◆ THE PROBLEM
Starting at the top of the records, output every line through the one that contains "# and round", keeping each exactly as it appears.

------

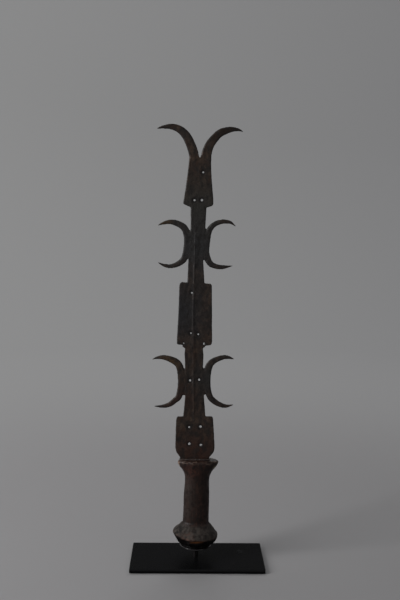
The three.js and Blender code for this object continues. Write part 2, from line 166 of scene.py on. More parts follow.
# %% [markdown]
# ## The sweep
#
# A studio sweep is paper that runs up from the table without a fold, so that no horizon shows. Here
# it is a round bowl, because the object is looked at from every side. A profile turned round the
# vertical axis makes it: a flat floor, a quarter circle and a wall.

# %% The sweep's shape
FLOOR_RADIUS = 2.0
SWEEP_RADIUS = 1.0
WALL_TOP = 3.2
TURNS = 96
CURVE_STEPS = 16

profile = [(0.0, 0.0), (FLOOR_RADIUS, 0.0)]
for step in range(1, CURVE_STEPS + 1):
    angle = step / CURVE_STEPS * math.pi / 2
    profile.append((FLOOR_RADIUS + SWEEP_RADIUS * math.sin(angle), SWEEP_RADIUS * (1 - math.cos(angle))))
profile.append((FLOOR_RADIUS + SWEEP_RADIUS, WALL_TOP))
corners = [
    (radius * math.cos(turn), radius * math.sin(turn), height)
    for radius, height in profile
    for turn in np.linspace(0, 2 * math.pi, TURNS, endpoint=False)
]
ring = [(i, (i + 1) % TURNS) for i in range(TURNS)]
faces = [
    (row * TURNS + i, row * TURNS + j, (row + 1) * TURNS + j, (row + 1) * TURNS + i)
    for row in range(len(profile) - 1)
    for i, j in ring
]
sweep_mesh = bpy.data.meshes.new("sweep")
sweep_mesh.from_pydata(corners, [], faces)
sweep_mesh.shade_smooth()
sweep = bpy.data.objects.new("sweep", sweep_mesh)
bpy.context.scene.collection.objects.link(sweep)
print("sweep", len(faces), "faces")

# %% [markdown]
# The paper is a graduated grey, a tone darker round the object than on the wall, as such papers are
# sold. Lamps close to a sweep leave it uneven, which shows from the sides. More lamps would even it,
# but they would light the object too. So what the camera and reflections see of the paper turns, away
# from the object, by degrees into an even glow, a little lighter on the left. The glow lights nothing,
# and round the object the paper stays plain paper and keeps the shadows.

# %% The paper
NEAR_GREY = "#868586"
FAR_GREY = "#9a9a9b"
GREY_TURNS_FROM, GREY_TURNS_TO = 0.45, 2.2
PAPER_ROUGHNESS = 0.95
GLOW_LEFT = "#929292"
GLOW_RIGHT = "#7e7e7f"
GLOW_HALF_WIDTH = 1.3
GLOW_FROM, GLOW_TO = 0.4, 1.4
GLOW_SHARE = 0.7

grey_paper, tree, place = start_material("graduated_grey_paper")
from_middle = add(tree, "ShaderNodeVectorMath", {0: place}, operation="LENGTH").outputs["Value"]
ends = {"Value": from_middle, "From Min": GREY_TURNS_FROM, "From Max": GREY_TURNS_TO}
outward = add(tree, "ShaderNodeMapRange", ends, interpolation_type="SMOOTHSTEP").outputs[0]
tone = lay_over(tree, colour(NEAR_GREY), outward, 1.0, FAR_GREY)
paper = add(tree, "ShaderNodeBsdfPrincipled", {"Base Color": tone, "Roughness": PAPER_ROUGHNESS})

across = add(tree, "ShaderNodeSeparateXYZ", {"Vector": place}).outputs["X"]
ends = {"Value": across, "From Min": -GLOW_HALF_WIDTH, "From Max": GLOW_HALF_WIDTH}
rightward = add(tree, "ShaderNodeMapRange", ends).outputs[0]
even_grey = lay_over(tree, colour(GLOW_LEFT), rightward, 1.0, GLOW_RIGHT)
glow = add(tree, "ShaderNodeEmission", {"Color": even_grey, "Strength": 1.0})

rays = add(tree, "ShaderNodeLightPath").outputs
seen = rays["Is Camera Ray"]
for kind in ("Is Glossy Ray", "Is Transmission Ray"):
    seen = add(tree, "ShaderNodeMath", {0: seen, 1: rays[kind]}, operation="MAXIMUM").outputs[0]
ends = {"Value": from_middle, "From Min": GLOW_FROM, "From Max": GLOW_TO, "To Max": GLOW_SHARE}
evened = add(tree, "ShaderNodeMapRange", ends, interpolation_type="SMOOTHSTEP").outputs[0]
share = add(tree, "ShaderNodeMath", {0: seen, 1: evened}, operation="MULTIPLY").outputs[0]
shown = add(tree, "ShaderNodeMixShader", {0: share, 1: paper.outputs[0], 2: glow.outputs[0]})
add(tree, "ShaderNodeOutputMaterial", {"Surface": shown.outputs[0]})
sweep.data.materials.append(grey_paper)
print("paper", len(tree.nodes), "nodes")

# %% [markdown]
# ## Light
#
# A tall soft lamp stands on the left, a little in front of the knife. It gives the hilt its light
# left side and leaves its right side dark. A weak lamp fills from the right, one over the back lights
# the wall, and a dim grey world stands for the room. A wide lamp high behind the knife lights its back,
# and the front of the knife doesn't see it. Dark iron and dark wood show themselves by what they
# reflect, so a lamp's size and place matter as much as its strength. The camera doesn't see the lamps.


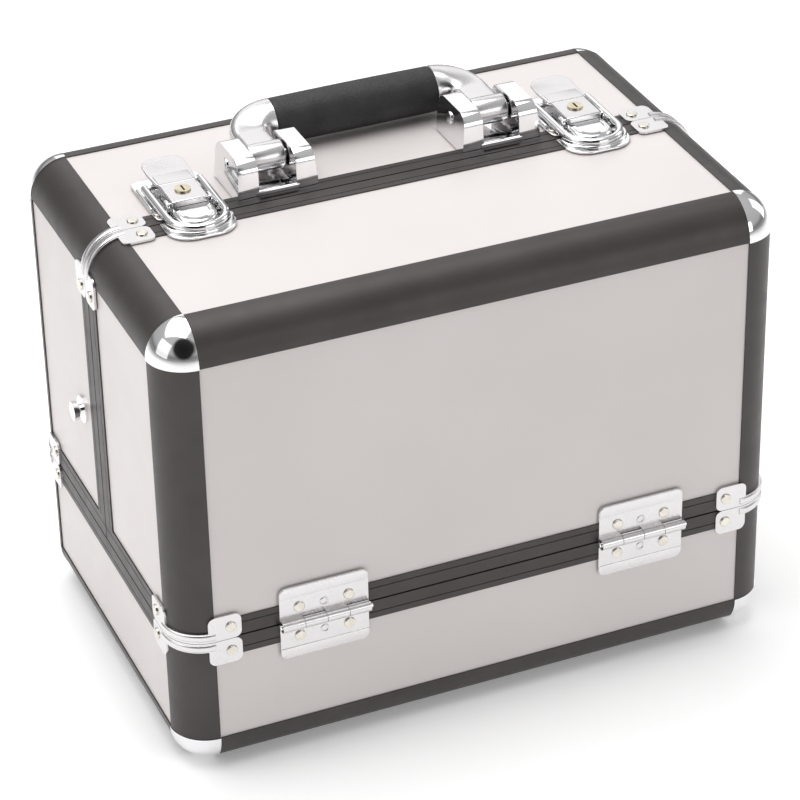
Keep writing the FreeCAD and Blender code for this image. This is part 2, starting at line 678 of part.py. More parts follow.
def latch_loop(middle):
    """Bail loop: two straight bars, a half round front and two turned in ends."""
    z = TOP + LOOP_UP
    centre_y = LOOP_FRONT_Y + LOOP_HALF_W
    bend = Part.makeTorus(LOOP_HALF_W, LOOP_BAR_R, Vector(middle, centre_y, z), Z_AXIS)
    bend = bend.common(box(-FAR, FAR, -FAR, centre_y, -FAR, FAR))
    parts = [bend]
    for side in (-1, 1):
        x = middle + side * LOOP_HALF_W
        parts.append(rod(Vector(x, centre_y, z), Y_AXIS, LOOP_BAR_R, LOOP_PIVOT_Y - centre_y))
        parts.append(Part.makeSphere(LOOP_BAR_R, Vector(x, LOOP_PIVOT_Y, z)))
        inner = middle + side * (LEVER_HALF_W - LOOP_END_IN)
        start = Vector(min(x, inner), LOOP_PIVOT_Y, z)
        parts.append(rod(start, X_AXIS, LATCH_PIN_R, abs(x - inner)))
    return parts[0].fuse(parts[1:]).removeSplitter()


def key_plug(middle):
    """Lock plug with a keyway."""
    bottom = TOP + LEVER_TOP - PLUG_DEPTH
    top = TOP + LEVER_TOP + PLUG_PROUD
    plug = rod(Vector(middle, PLUG_Y, bottom), Z_AXIS, PLUG_R, top - bottom)
    keyway = box(middle - KEYWAY_W / 2, middle + KEYWAY_W / 2, PLUG_Y - KEYWAY_L / 2,
                 PLUG_Y + KEYWAY_L / 2, top - 2 * PLUG_PROUD, top + 1)
    return plug.cut(keyway)


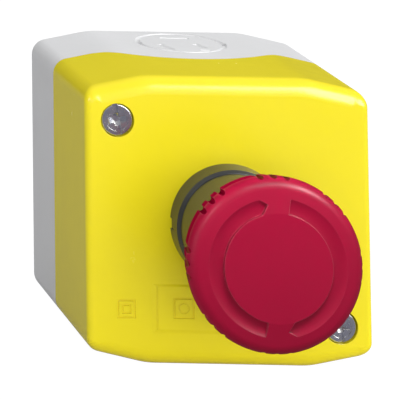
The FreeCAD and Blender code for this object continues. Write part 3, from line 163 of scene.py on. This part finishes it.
def plastic(name, base, rough=0.32, spread=0.06, grain=0.05, grain_scale=5200.0, tone=0.03, edge=0.0, coat=0.0,
            coat_rough=0.12, sss=0.0, sss_colour=None, spec=0.5, radius=0.15 * MM, flow=0.0, satin=False):
    """Moulded plastic: spark-eroded grain, slow tone and gloss changes, rounded edges lightened in colour as a painted
    highlight.
    """
    t = Tree(name)
    normal, edges = t.soft(radius)
    slow = t.noise(46.0, 2.0, 0.5)
    mid = t.noise(420.0, 3.0, 0.55)
    colour = t.mix(t.ramp(slow, 0.35, 0.65), rgba(base, 1 - tone), rgba(base, 1 + tone * 0.6))
    colour = t.mix(t.ramp(mid, 0.42, 0.70, 0.0, 0.35), colour, rgba(base, 1 - tone * 1.2))
    if edge:
        # painted highlight: the colour on edges is lifted toward white
        edge_highlight_colour = tuple(min(1.0, v + (1 - v) * 0.22) for v in base)
        colour = t.mix(t.math("MULTIPLY", edges, edge), colour, rgba(edge_highlight_colour))
    t.t.links.new(colour, t.bsdf.inputs["Base Color"])
    r = t.ramp(mid, 0.3, 0.7, rough - spread * 0.5, rough + spread * 0.5)
    r = t.math("ADD", r, t.ramp(slow, 0.3, 0.7, -spread * 0.35, spread * 0.35), clamp=True)
    t.t.links.new(r, t.bsdf.inputs["Roughness"])
    fine = t.noise(grain_scale, 2.0, 0.6)
    n = t.bump(fine, grain, 0.02 * MM, normal)
    if flow:
        n = t.bump(t.noise(70.0, 1.0, 0.4), flow, 0.3 * MM, n)
    t.t.links.new(n, t.bsdf.inputs["Normal"])
    t.bsdf.inputs["Specular IOR Level"].default_value = spec
    if satin:
        # a satin surface does not turn into a mirror at a glancing angle
        facing = t.node("ShaderNodeLayerWeight")
        facing.inputs["Blend"].default_value = 0.5
        t.t.links.new(t.ramp(facing.outputs["Facing"], 0.42, 0.80, spec, 0.0), t.bsdf.inputs["Specular IOR Level"])
    if coat:
        t.bsdf.inputs["Coat Weight"].default_value = coat
        t.bsdf.inputs["Coat Roughness"].default_value = coat_rough
        t.t.links.new(n, t.bsdf.inputs["Coat Normal"])
    if sss:
        t.bsdf.inputs["Subsurface Weight"].default_value = sss
        t.bsdf.inputs["Subsurface Radius"].default_value = sss_colour or base
        t.bsdf.inputs["Subsurface Scale"].default_value = 0.6 * MM
    return t.m


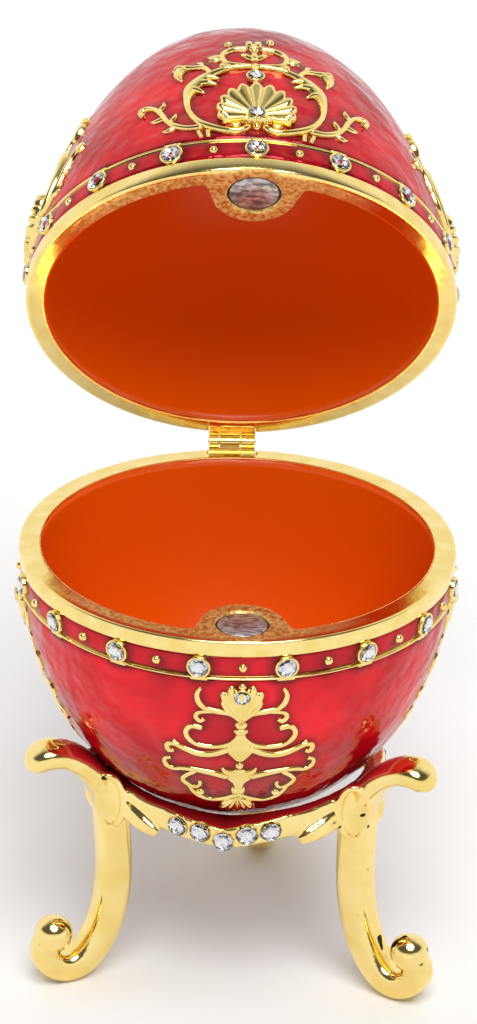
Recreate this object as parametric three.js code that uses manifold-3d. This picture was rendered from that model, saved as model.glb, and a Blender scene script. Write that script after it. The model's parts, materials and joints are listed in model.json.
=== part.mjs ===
// Jewelled egg trinket box: two cast shells joined by a hinge at the back, on a cast tripod stand.
// The lid stands open. Millimetres, +Z up, the front of the egg towards -Y.
import * as THREE from "three";
import { mergeVertices } from "three/addons/utils/BufferGeometryUtils.js";
import Module from "manifold-3d";

const wasm = await Module();
wasm.setup();

// ---------------------------------------------------------------- driving dimensions
// Shells. Each is measured from its own rim plane, away from the rim, along the egg's axis.
const RIM_HEIGHT = 54.5; // the bowl's rim plane above the table
const BOWL = { radius: 26, depth: 33.2, power: 1.96, roundness: 0.43, hollow: 30.8 };
const LID = { radius: 25.75, depth: 37.2, power: 1.55, roundness: 0.405, hollow: 34.8 };
const RIM_INNER_RADIUS = 23.4;
const RIM_TALL = 2.0; // the polished rim's side
const BAND_END = 4.7; // the enamelled band ends at the raised line
const LINE_TALL = 0.4;
const BAND_SINK = 0.3; // the band lies this much inside the rim
const TURN_SEGMENTS = 24;

// How the pieces stand
const EGG_LEAN = 1.2; // the egg is glued into its stand a little out of true, degrees to +X
const LEAN_DROP = 17; // the lean turns about this point on the axis, below the rim
const EGG_SHIFT = -0.8; // the egg sits this far off the middle of its seat, along X
const OPENING = 61; // the lid stands open by this angle
const CLOSED_GAP = 0.2; // between the two rims when the lid is down
const LID_TURN = 1.6; // the lid's ornament is turned on its axis by the soldered hinge
const STAND_TURN = -7.4; // the stand's first apron, from the egg's front

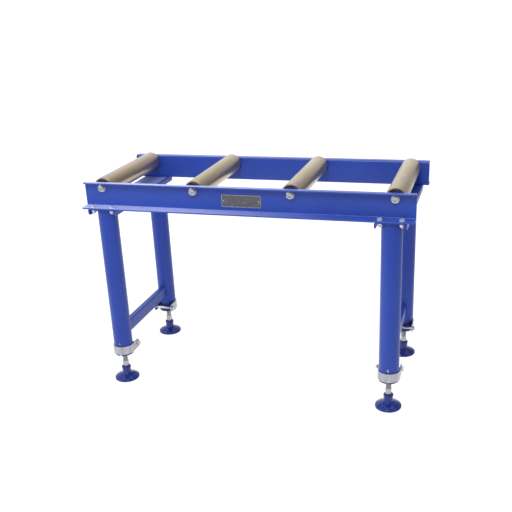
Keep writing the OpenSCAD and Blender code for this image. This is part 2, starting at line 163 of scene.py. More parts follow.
# %% A finish is a graph that ends in one shader
class Finish(Graph):
    """A material, with the nodes that most metal finishes share."""

    def __init__(self, name, constants):
        self.material = bpy.data.materials.new(name)
        self.material.use_nodes = True
        super().__init__(self.material.node_tree)
        self.shader = self.tree.nodes["Principled BSDF"]
        for socket, value in constants.items():
            self.set(socket, value)

    def set(self, socket, value):
        self.feed(self.shader.inputs[socket], value)

    def place(self, stretch=(1, 1, 1)):
        where = self.node("ShaderNodeTexCoord", output="Object")
        return self.node("ShaderNodeMapping", {"Vector": where, "Scale": stretch})

    def noise(self, size, stretch=(1, 1, 1), detail=2.0):
        """Soft patches about size metres across."""
        sockets = {"Vector": self.place(stretch), "Scale": 1 / size, "Detail": detail}
        return self.node("ShaderNodeTexNoise", sockets)

    def crystals(self, size):
        """Flat patches about size metres across, each with a grey of its own."""
        sockets = {"Vector": self.place(), "Scale": 1 / size}
        patches = self.node("ShaderNodeTexVoronoi", sockets, "Color")
        return self.node("ShaderNodeRGBToBW", {"Color": patches})

    def blend(self, share, first, second):
        return self.node("ShaderNodeMix", {0: share, 6: first, 7: second}, 2, data_type="RGBA")

    def ramp(self, share, stops):
        """A colour for each share, blended between the stops."""
        shade = self.node("ShaderNodeValToRGB", {"Fac": share})
        elements = shade.socket.node.color_ramp.elements
        while len(elements) < len(stops):
            elements.new(1.0)
        for element, (position, tone) in zip(elements, stops):
            element.position = position
            element.color = (*tone, 1)
        return shade

    def along(self, axis):
        """The place along one axis, in metres."""
        return self.part(self.place(), axis)

    def looks_up(self):
        """1 where the face looks straight up, 0 where it stands upright."""
        return self.part(self.node("ShaderNodeTexCoord", output="Normal"), "Z")

    def edge_faces(self):
        """1 on the small faces along a piece's edges, 0 elsewhere."""
        return self.node("ShaderNodeAttribute", None, "Fac", attribute_name="rubbed_edge")

    def relief(self, height, depth):
        sockets = {"Height": height, "Distance": depth, "Strength": 1.0}
        self.set("Normal", self.node("ShaderNodeBump", sockets))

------

◆ ANSWER TO THE EXERCISE
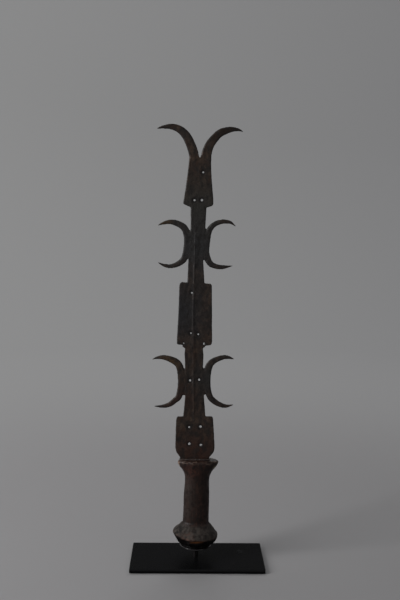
The three.js and Blender code for this object continues. Write part 2, from line 166 of scene.py on. More parts follow.
# %% [markdown]
# ## The sweep
#
# A studio sweep is paper that runs up from the table without a fold, so that no horizon shows. Here
# it is a round bowl, because the object is looked at from every side. A profile turned round the
# vertical axis makes it: a flat floor, a quarter circle and a wall.

# %% The sweep's shape
FLOOR_RADIUS = 2.0
SWEEP_RADIUS = 1.0
WALL_TOP = 3.2
TURNS = 96
CURVE_STEPS = 16

profile = [(0.0, 0.0), (FLOOR_RADIUS, 0.0)]
for step in range(1, CURVE_STEPS + 1):
    angle = step / CURVE_STEPS * math.pi / 2
    profile.append((FLOOR_RADIUS + SWEEP_RADIUS * math.sin(angle), SWEEP_RADIUS * (1 - math.cos(angle))))
profile.append((FLOOR_RADIUS + SWEEP_RADIUS, WALL_TOP))
corners = [
    (radius * math.cos(turn), radius * math.sin(turn), height)
    for radius, height in profile
    for turn in np.linspace(0, 2 * math.pi, TURNS, endpoint=False)
]
ring = [(i, (i + 1) % TURNS) for i in range(TURNS)]
faces = [
    (row * TURNS + i, row * TURNS + j, (row + 1) * TURNS + j, (row + 1) * TURNS + i)
    for row in range(len(profile) - 1)
    for i, j in ring
]
sweep_mesh = bpy.data.meshes.new("sweep")
sweep_mesh.from_pydata(corners, [], faces)
sweep_mesh.shade_smooth()
sweep = bpy.data.objects.new("sweep", sweep_mesh)
bpy.context.scene.collection.objects.link(sweep)
print("sweep", len(faces), "faces")

# %% [markdown]
# The paper is a graduated grey, a tone darker round the object than on the wall, as such papers are
# sold. Lamps close to a sweep leave it uneven, which shows from the sides. More lamps would even it,
# but they would light the object too. So what the camera and reflections see of the paper turns, away
# from the object, by degrees into an even glow, a little lighter on the left. The glow lights nothing,
# and round the object the paper stays plain paper and keeps the shadows.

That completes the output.